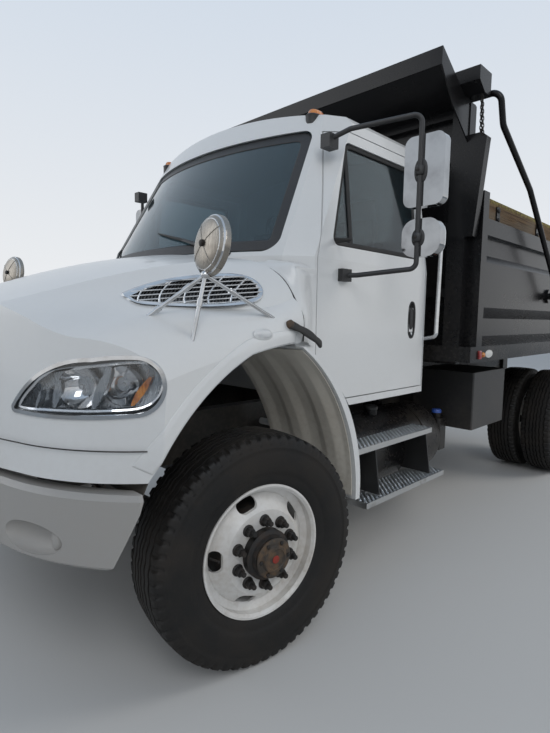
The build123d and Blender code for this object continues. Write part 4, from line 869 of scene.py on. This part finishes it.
domeShape = {
    "x": -0.745, "y": (-0.717, -0.175, 0.0, 0.175, 0.717), "top": 2.74, "fall": 0.055, "tall": 0.085, "power": 2.3,
    "foot": (0.070, 0.042), "footRings": [(0, 0.0), (0.0, 0.045), (-0.002, 0.050), (0.004, 0.056)],
    "lens": (0.056, 0.034), "lensRings": [(0, 0.050), (0.002, 0.070), (0.010, 0.082), (0.022, 0.0835)],
}
print("roof lamps")
domes, size = Piece("roof_lamp_domes"), domeShape
for y in size["y"]:
    base = at(size["x"], y, size["top"] - abs(y) * size["fall"] - size["tall"])
    for part, finish in (("foot", blackPlastic), ("lens", amberLens)):
        outline = oval(*size[part], size["power"], 40)
        domes.grid(stacked(outline, size[part + "Rings"], base, (0, 0, 1), (0, 1, 0)), finish)
domes.ride("chassis", "amber_lens", ["roof_lamps"])


# Step treads

stepShape = {
    # Each tread's x from and to, y from and to, and height.
    "treads": ((-1.495, -0.662, 0.982, 1.125, 0.842), (-1.590, -0.700, 0.985, 1.175, 0.550)),
    "grip": 0.006, "pitch": 0.036, "rim": 0.012, "base": 0.0015,
}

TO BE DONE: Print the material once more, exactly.

WRITTEN RESPONSE:
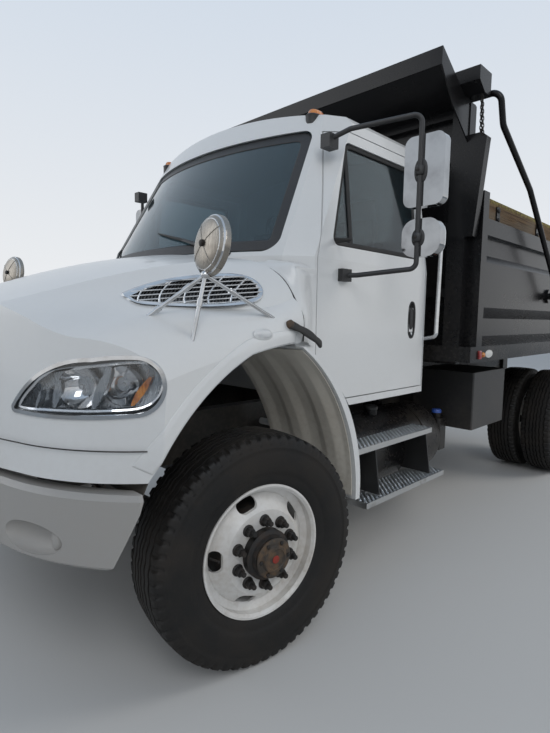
The build123d and Blender code for this object continues. Write part 4, from line 869 of scene.py on. This part finishes it.
domeShape = {
    "x": -0.745, "y": (-0.717, -0.175, 0.0, 0.175, 0.717), "top": 2.74, "fall": 0.055, "tall": 0.085, "power": 2.3,
    "foot": (0.070, 0.042), "footRings": [(0, 0.0), (0.0, 0.045), (-0.002, 0.050), (0.004, 0.056)],
    "lens": (0.056, 0.034), "lensRings": [(0, 0.050), (0.002, 0.070), (0.010, 0.082), (0.022, 0.0835)],
}
print("roof lamps")
domes, size = Piece("roof_lamp_domes"), domeShape
for y in size["y"]:
    base = at(size["x"], y, size["top"] - abs(y) * size["fall"] - size["tall"])
    for part, finish in (("foot", blackPlastic), ("lens", amberLens)):
        outline = oval(*size[part], size["power"], 40)
        domes.grid(stacked(outline, size[part + "Rings"], base, (0, 0, 1), (0, 1, 0)), finish)
domes.ride("chassis", "amber_lens", ["roof_lamps"])


# Step treads

stepShape = {
    # Each tread's x from and to, y from and to, and height.
    "treads": ((-1.495, -0.662, 0.982, 1.125, 0.842), (-1.590, -0.700, 0.985, 1.175, 0.550)),
    "grip": 0.006, "pitch": 0.036, "rim": 0.012, "base": 0.0015,
}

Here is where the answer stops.